To start with the SPD: the designated leaders have never held leadership positions within the party beyond the local level. Walter-Borjans, 67, was spokesperson of the regional government North Rhine-Westfalia, becoming the region’s finance minister between 2010 and 2017. Saskia Esken, 58, has been a backbench MP since 2013 without any office in the government or the party. Their campaign targeted the legacy of Gerhard Schröder’s 1998-2005 government as a sell-out of social-democratic values. They are also explicitly against the role of the SPD in the current federal government, a coalition they would like to end as soon as possible.

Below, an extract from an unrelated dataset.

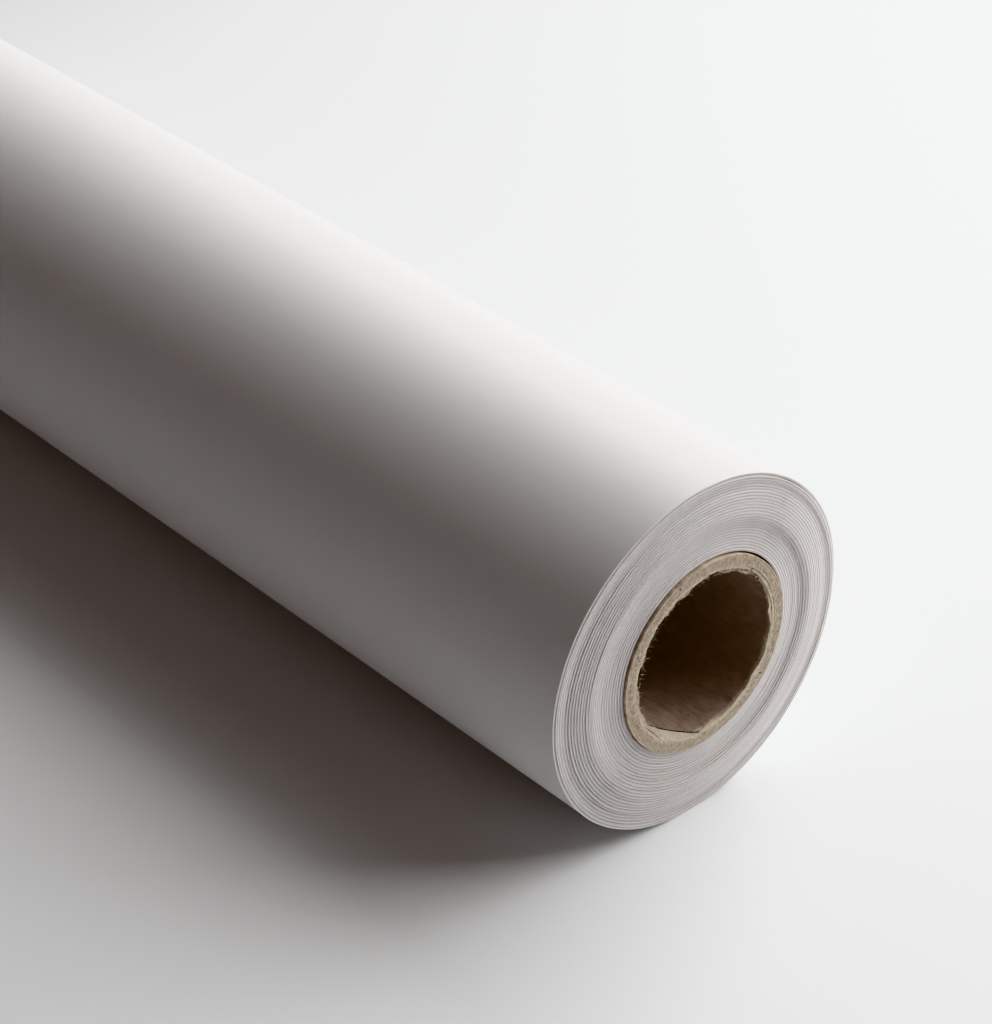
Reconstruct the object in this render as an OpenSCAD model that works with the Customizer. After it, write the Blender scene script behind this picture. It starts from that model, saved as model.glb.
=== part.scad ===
// Roll of sign vinyl: self-adhesive film on its release liner, wound film side out on a
// spiral-wound cardboard core tube.
// Frame: the roll lies on its side with its axis along Y and +Z up. The origin is on the
// core's axis, midway along the web. The front end faces -Y. Clock angles are measured from
// the top (+Z) and grow clockwise as seen from the front, so 90 is +X. The web winds
// outwards clockwise, and its free end lies on the +X side.

/* [Core tube] */
// Diameter of the bore that takes a spindle or a dowel
core_bore_d = 25.4; // [20:0.1:80]
// Length of the core tube
core_len = 305; // [100:1:700]
// How far the core stands out at the front end past a share of 1 in the turns' relief
core_proud = 0.2; // [0:0.1:1]
// Thickness of the kraft ply that lines the bore
inner_ply_t = 0.35; // [0.2:0.05:1]
// Thickness of each chipboard body ply
body_ply_t = 0.45; // [0.2:0.05:1]
// Thickness of the smooth ply outside
outer_ply_t = 0.3; // [0.2:0.05:1]

/* [Web] */
// Width of the web, along the roll
web_w = 305; // [100:1:700]
// Thickness of the vinyl film with its coat of adhesive
film_t = 0.125; // [0.08:0.005:0.25]
// Thickness of the release liner
liner_t = 0.165; // [0.08:0.005:0.3]
// Gap at the silicone face, where the film lets go of the liner
release_gap = 0.02; // [0.01:0.005:0.05]
// Air between one turn and the next in the loose winding
turn_gap = 0.13; // [0.08:0.01:0.4]
// How much wider the turns hang apart below the core than above it
turn_sag = 0.06; // [0:0.01:0.12]
// Number of whole turns on the core
turns = 27; // [8:1:40]

/* [Wound ends] */
// Height at the front end that a share of 1 in the turns' relief stands for
telescope = 1.5; // [0:0.1:3]

/* [Start tape] */
// Thickness of the double-sided tape that holds the web's start on the core
tape_t = 0.1; // [0.05:0.01:0.3]
// Width of the tape, measured round the core
tape_w = 12; // [6:1:20]
// Distance from each edge of the web to the end of the tape
tape_inset = 12.5; // [2:0.5:40]

/* [Free end] */
// Clock angle of the line where the tail leaves the roll
tail_root = 60; // [20:1:70]
// Angle round the roll that the tail covers
tail_span = 70; // [45:1:100]
// Angle round the roll that the film's peeling lip covers, up to the free edge
lip_span = 25; // [10:1:35]
// Slit at the line where the tail or the lip bends
bend_slit = 0.05; // [0.02:0.01:0.2]

/* [Hidden] */
$fn = 96;

// Core tube: radii of the plies, from the bore outwards
body_plies = 4;
bore_r = core_bore_d / 2;
body_r = bore_r + inner_ply_t;
outer_ply_r = body_r + body_plies * body_ply_t;
core_r = outer_ply_r + outer_ply_t;

// Winding: a spiral of half turns. The radius grows by one step where a half turn meets the
// next above the core, and by another where they meet below it, and the half ring's centre
// moves by as much along Z, so each half ring carries on exactly where the last one ended.
// The upper step is the larger, so the centres sink turn by turn and the winding sags.
film_at = liner_t + release_gap;
pitch = film_at + film_t + turn_gap;
step_above = pitch / 2 + turn_sag / 4;
step_below = pitch / 2 - turn_sag / 4;
last = 2 * turns - 1;
first_z = pitch / 4;
first_r = core_r + first_z + tape_t;

// The front edges of the turns form a shallow relief. Its points are the way through the
// winding, from 0 at the first turn to 1 at the last, and the share of the telescope there.
relief = [
    [0, 0.86], [0.3, 0.64], [0.46, 0.82], [0.56, 0.7], [0.74, 0.42], [0.86, 0.22], [0.94, 0.26], [1, 0]
];

// Free end: clock angles of the film's bend and of the free edge
lip_root = tail_root + tail_span - lip_span;
free_edge = tail_root + tail_span;

kraft = "#9c8468";
chipboard = "#a89178";
outer_kraft = "#b09a80";
film_white = "#f1efec";
liner_white = "#e2dfd9";
tape_white = "#e8e4d8";

// Number of joins above and below the core that come before half turn k
function above(k) = ceil(k / 2);
function below(k) = floor(k / 2);

// Radius, centre height and forward shift of half turn k
function turn_r(k) = first_r + above(k) * step_above + below(k) * step_below;
function turn_z(k) = first_z - above(k) * step_above + below(k) * step_below;
function turn_shift(k) = telescope * (lookup(k / last, relief) - 0.5);

// Angle that a length covers round a radius
function arc_angle(length, r) = length / r * 180 / PI;

// Ring sector round the Y axis between two clock angles, its middle moved forwards by shift
module sector(r, t, length, from, to, shift = 0) {
    rotate([-90, 0, 0])
        rotate_extrude(start = from - 90, angle = to - from)
            translate([r, -shift - length / 2])
                square([t, length]);
}

// One layer of half turn k: at is the layer's height over the half turn's inner face
module half_turn(k, at, t, from, to) {
    translate([0, 0, turn_z(k)])
        sector(turn_r(k) + at, t, web_w, from, to, turn_shift(k));
}

// One layer of the web from clock angle from in half turn k0 to clock angle to in half turn k1
module web(at, t, k0, from, k1, to) {
    for (k = [k0 : k1]) {
        begin = k % 2 == 0 ? 180 : 0;
        half_turn(k, at, t, k == k0 ? from : begin, k == k1 ? to : begin + 180);
    }
}

// One layer of the firm winding, which ends a turn short of the line where the tail leaves
module winding(at, t) {
    web(at, t, 0, 180, last - 2, tail_root);
}

// One layer of the looser turn outside, up to the line where the tail leaves
module outer_turn(at, t) {
    web(at, t, last - 2, tail_root, last, tail_root);
}

// One tube of the core
module ply(r, t) {
    shift = (web_w + telescope - core_len) / 2 + core_proud;
    translate([0, -shift, 0])
        rotate([90, 0, 0])
            difference() {
                cylinder(h = core_len, r = r + t, center = true);
                cylinder(h = core_len + 2, r = r, center = true);
            }
}

module core_inner_ply() {
    color(kraft) ply(bore_r, inner_ply_t);
}

module core_body_ply(i) {
    color(chipboard) ply(body_r + i * body_ply_t, body_ply_t);
}

module core_outer_ply() {
    color(outer_kraft) ply(outer_ply_r, outer_ply_t);
}

// The tape fills the space between the core and the first half turn's liner
module core_start_tape() {
    start = 180;
    end = start + arc_angle(tape_w, core_r);
    color(tape_white)
        difference() {
            translate([0, 0, turn_z(0)])
                sector(0, first_r, web_w - 2 * tape_inset, start, end, turn_shift(0));
            rotate([90, 0, 0])
                cylinder(h = 2 * web_w, r = core_r, center = true);
        }
}

module wound_liner() {
    color(liner_white) winding(0, liner_t);
}

module wound_film() {
    color(film_white) winding(film_at, film_t);
}

module outer_turn_liner() {
    color(liner_white) outer_turn(0, liner_t);
}

module outer_turn_film() {
    color(film_white) outer_turn(film_at, film_t);
}

module tail_liner() {
    slit = arc_angle(bend_slit, turn_r(last));
    color(liner_white) half_turn(last, 0, liner_t, tail_root + slit, free_edge);
}

module tail_film() {
    slit = arc_angle(bend_slit, turn_r(last));
    color(film_white) half_turn(last, film_at, film_t, tail_root + slit, lip_root);
}

module lip_film() {
    slit = arc_angle(bend_slit, turn_r(last));
    color(film_white) half_turn(last, film_at, film_t, lip_root + slit, free_edge);
}

core_inner_ply();
core_body_ply(0);  // core_body_ply_1
core_body_ply(1);  // core_body_ply_2
core_body_ply(2);  // core_body_ply_3
core_body_ply(3);  // core_body_ply_4
core_outer_ply();
core_start_tape();
wound_liner();
wound_film();
outer_turn_liner();
outer_turn_film();
tail_liner();
tail_film();
lip_film();
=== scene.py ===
"""Roll of sign vinyl: the looks of the wound web, its free tail and its cardboard core.

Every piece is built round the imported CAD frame, in metres.
"""

import math

import bpy
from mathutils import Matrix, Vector


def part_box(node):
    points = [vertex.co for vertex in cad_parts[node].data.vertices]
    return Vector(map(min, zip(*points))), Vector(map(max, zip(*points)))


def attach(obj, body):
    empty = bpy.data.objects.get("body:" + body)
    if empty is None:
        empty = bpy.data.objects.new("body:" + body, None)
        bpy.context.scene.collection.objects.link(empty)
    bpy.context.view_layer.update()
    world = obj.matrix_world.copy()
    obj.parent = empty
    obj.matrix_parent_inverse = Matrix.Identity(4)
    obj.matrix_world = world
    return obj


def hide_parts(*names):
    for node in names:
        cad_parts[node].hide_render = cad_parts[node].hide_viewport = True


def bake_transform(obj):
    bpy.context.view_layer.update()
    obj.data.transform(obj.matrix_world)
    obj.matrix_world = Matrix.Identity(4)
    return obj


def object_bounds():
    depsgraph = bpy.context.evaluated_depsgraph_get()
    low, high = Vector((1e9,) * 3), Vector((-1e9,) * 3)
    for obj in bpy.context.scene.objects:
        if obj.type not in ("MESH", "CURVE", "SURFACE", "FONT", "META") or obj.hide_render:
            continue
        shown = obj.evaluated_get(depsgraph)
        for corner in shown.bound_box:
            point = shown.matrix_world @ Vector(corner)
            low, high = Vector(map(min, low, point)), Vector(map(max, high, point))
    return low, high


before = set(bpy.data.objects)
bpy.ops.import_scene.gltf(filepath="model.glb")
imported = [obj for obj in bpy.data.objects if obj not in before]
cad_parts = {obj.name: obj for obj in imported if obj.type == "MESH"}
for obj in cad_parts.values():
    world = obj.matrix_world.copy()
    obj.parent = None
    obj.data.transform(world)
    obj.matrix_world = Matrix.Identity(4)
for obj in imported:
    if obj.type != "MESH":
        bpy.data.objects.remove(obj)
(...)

Their lead opponent, Scholz, 61, was a key supporter of Schröder’s New Labour approach. He won regional elections in Hamburg and is vice chancellor of Angela Merkel’s government. He ranks third in polls of politicians’ popularity, behind Merkel and the Green party leader Robert Habeck. To prefer two little-known candidates to Scholz is a radical statement by a majority of party members against their most powerful politician.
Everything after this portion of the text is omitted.